Four Tips For Setting Ultra Running Goals

Our sport is getting bigger and bigger by the week as more and more people enter the world of ultra running and a crack at ‘the dark side’. But with racing comes the inevitable question of what ultra running goals you might set for yourself.

That goal could simply be to finish, or in most cases, there could be a target time or placing that could be up for grabs too. So with that in mind, we’ve drafted up four simple tips to think about as you head into your race, wherever in the world it might be over the coming weeks or months.

Ultra Running Goal #1 Don’t be afraid to dream of achieving remarkable things

Sarah Barnett is a great example of someone who can dream big, commit and follow through and deliver on her goal.
Sarah Barnett is a great example of someone who can dream big, commit and follow through and deliver on her goal.

I’m sure like me, you’ve had people telling you that you’re crazy for running 100kms or 100 miles. ‘Why the hell would you want to do that?’ They cry… ‘You’ll never do that’ they say. And before you know it, you’re questioning your own belief and essentially undoing what has probably been a good 3-4 months worth of training.

Ignore the naysayers, what matters is what you think and what your dreams are. No bother if you’re looking for a 36 hour finish at GNW, or a sub 10 hour Glasshouse 100km time. Dare to dream that it was possible and go for it regardless.

The great thing about our sport is that pretty much anyone can run 100kms or 100 miles, to do so simply requires a lot of belief and a lot of training. If you’re prepared to do both, you can achieve some pretty remarkable things. The problem is that in our ‘silver spoon on a plate society’, most people want something for nothing, or simply a quick fix. Put the hard yards in, dream big.

Chase down your goals
Chase down your goals

#2 Work out what is necessary to achieve your goal and then determine if you are prepared to do what it takes and make the necessary sacrifices.

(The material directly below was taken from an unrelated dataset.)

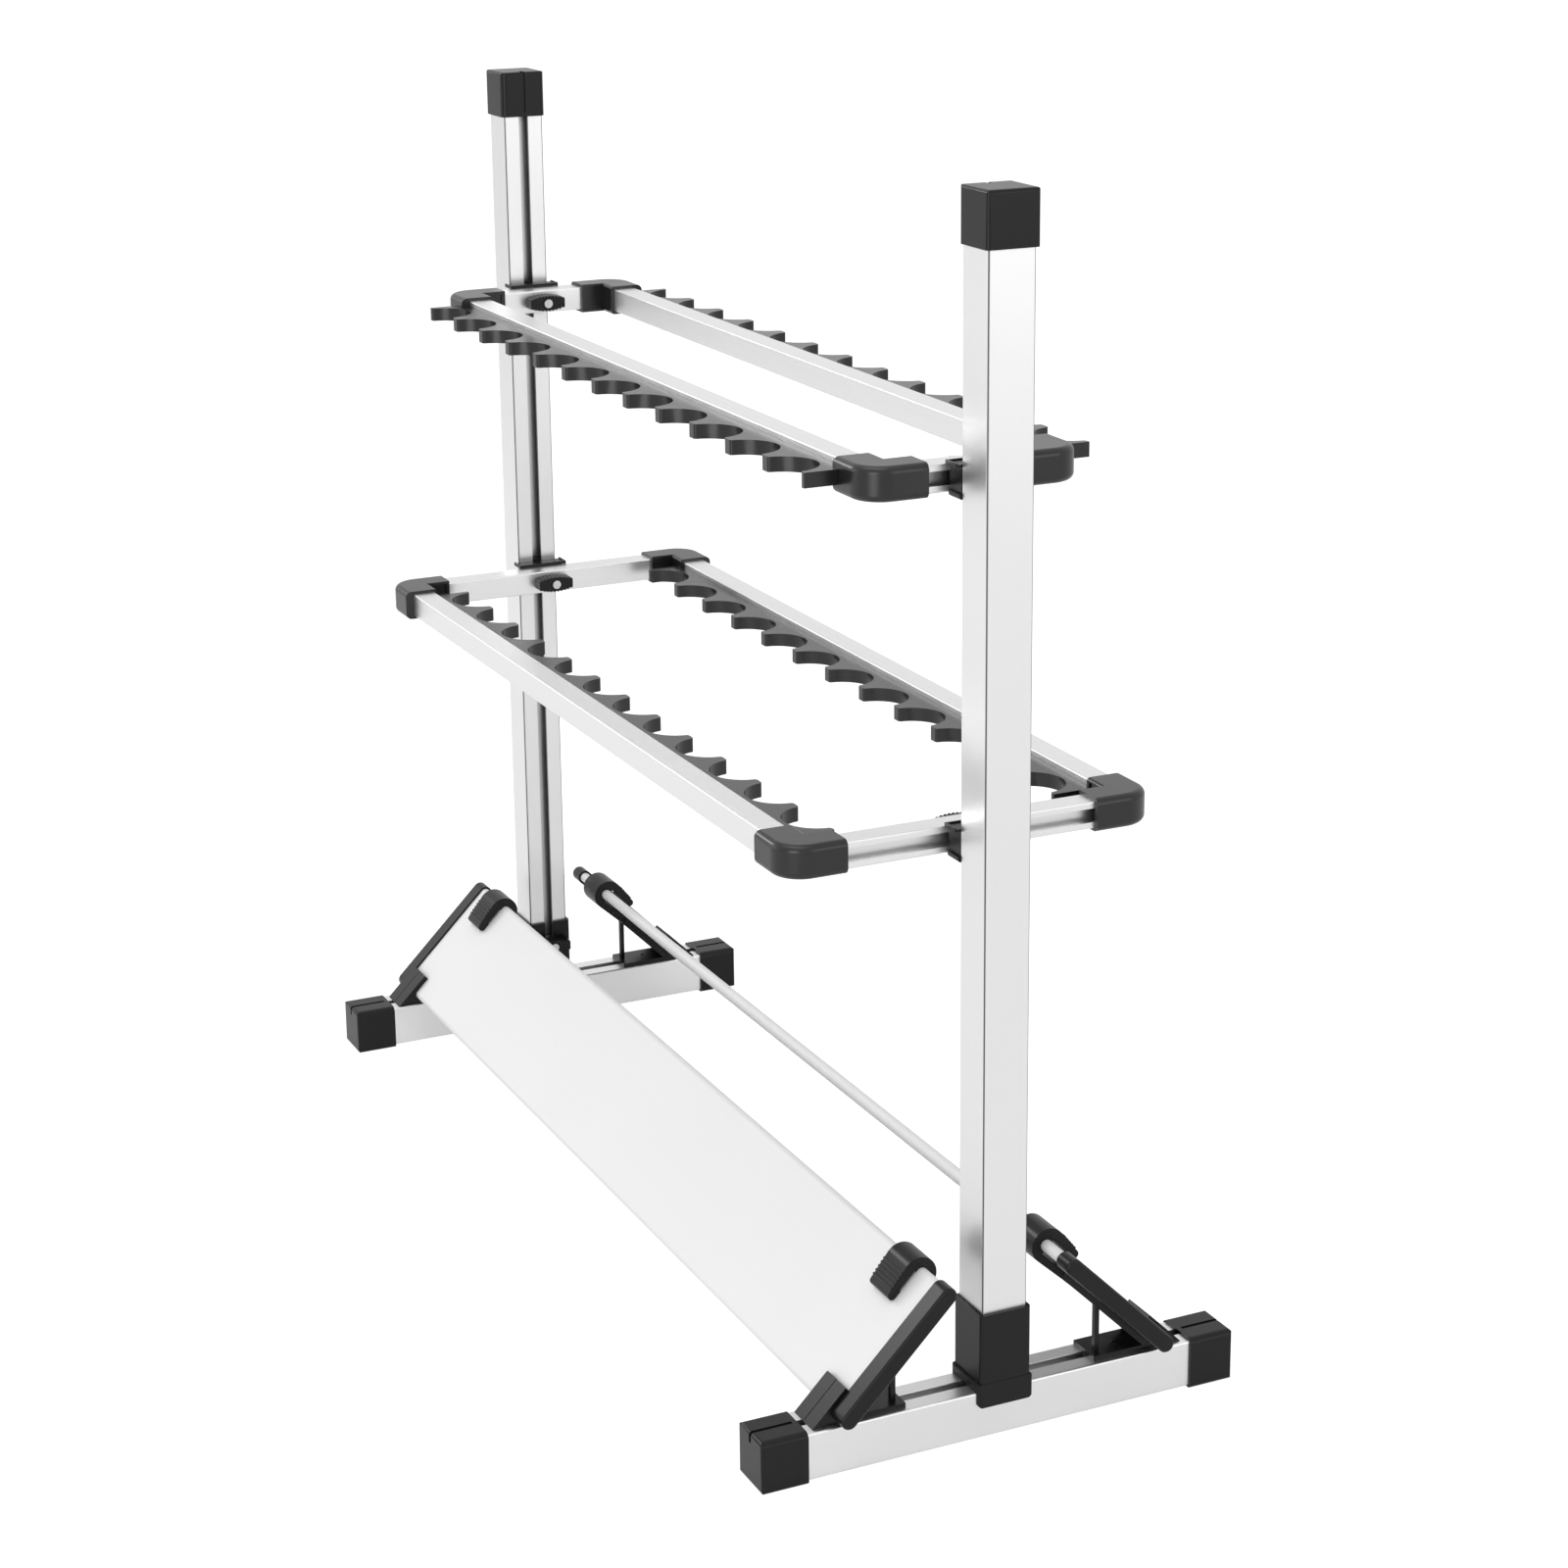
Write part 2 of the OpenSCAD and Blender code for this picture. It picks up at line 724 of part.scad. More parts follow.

As we touched upon towards the end of the first tip, to achieve big things means working out if you want to make big commitments, or in some cases some pretty big sacrifices. Running mega distances requires some pretty big sacrifices, and one of those tends to be your social life i.e. heading out on the beers with friends on a Friday night. It’s pretty tough doing long runs on hangovers or after a few ‘bevvies’ down the pub with your mates.

Likewise, if you don’t drink but have a family, every hour you spend on the trails is another hour that you’re not with your family. It’s a fine line and a balance between the two. The trick is to not push too far one way that could jeopardise what you love most. On a personal level, I haven’t run a 100 miler for a number of years now, and that’s simply because I have a young family and I’m not prepared to prioritise the training required for that over spending time with my family. As a result, I limit myself to everything at 100kms and under right now, or roughly 8-10hrs training a week. It’s just about manageable with everything else I have on my plate.

Many of us also have ‘real jobs’ to consider too. Running ultras is a massive commitment, and it’s great if you’re free and single with little in the way of work commitments. But everyone has a line, and the irony of a sport such as ours where the focus is on the individual is that when it comes to ultras, your biggest consideration is those around you and the impact it has on them.

#3. Break down what you need to do into smaller realistic goals. Focus only on what you have to do next.

This is essentially about living in the moment. How often do you hear people in your life saying things such as ‘I can’t wait for the weekend’, or ‘I wish I was back in such and such a place.’ It’s human nature to think about the future or to want to relive past memories, but before you know it, you’ve spent most of your life doing either of those two that you’ve missed out on what you’re doing right now.

Running ultras requires more than just a physical exertion, it’s the mental preparation (or lack of it), that often sees people fail to achieve their ultra running goals. You can get too carried away with thinking about what’s been, or the fact that there’s so far to go. Break your race goal down into chunks and focus on what you’re doing in the here and now.

Those of you reading this with children will understand this very well. Children live in the present, and as a parent, you’re very much in that mode as well, simply ‘being’ with them. While children can be a handful at times, they make you a better person in terms of being able to focus and deal with situations that ultra running throws at you.

#4. Believe in yourself even if no-one else does.

If you don’t believe in yourself, who else will. At the end of the day, ultra running is ultimately an extremely personal journey. While you might be running for a cause or a person in mind, much of running ultras is about a voyage of self-discovery. Running is good for the soul, so believe in you.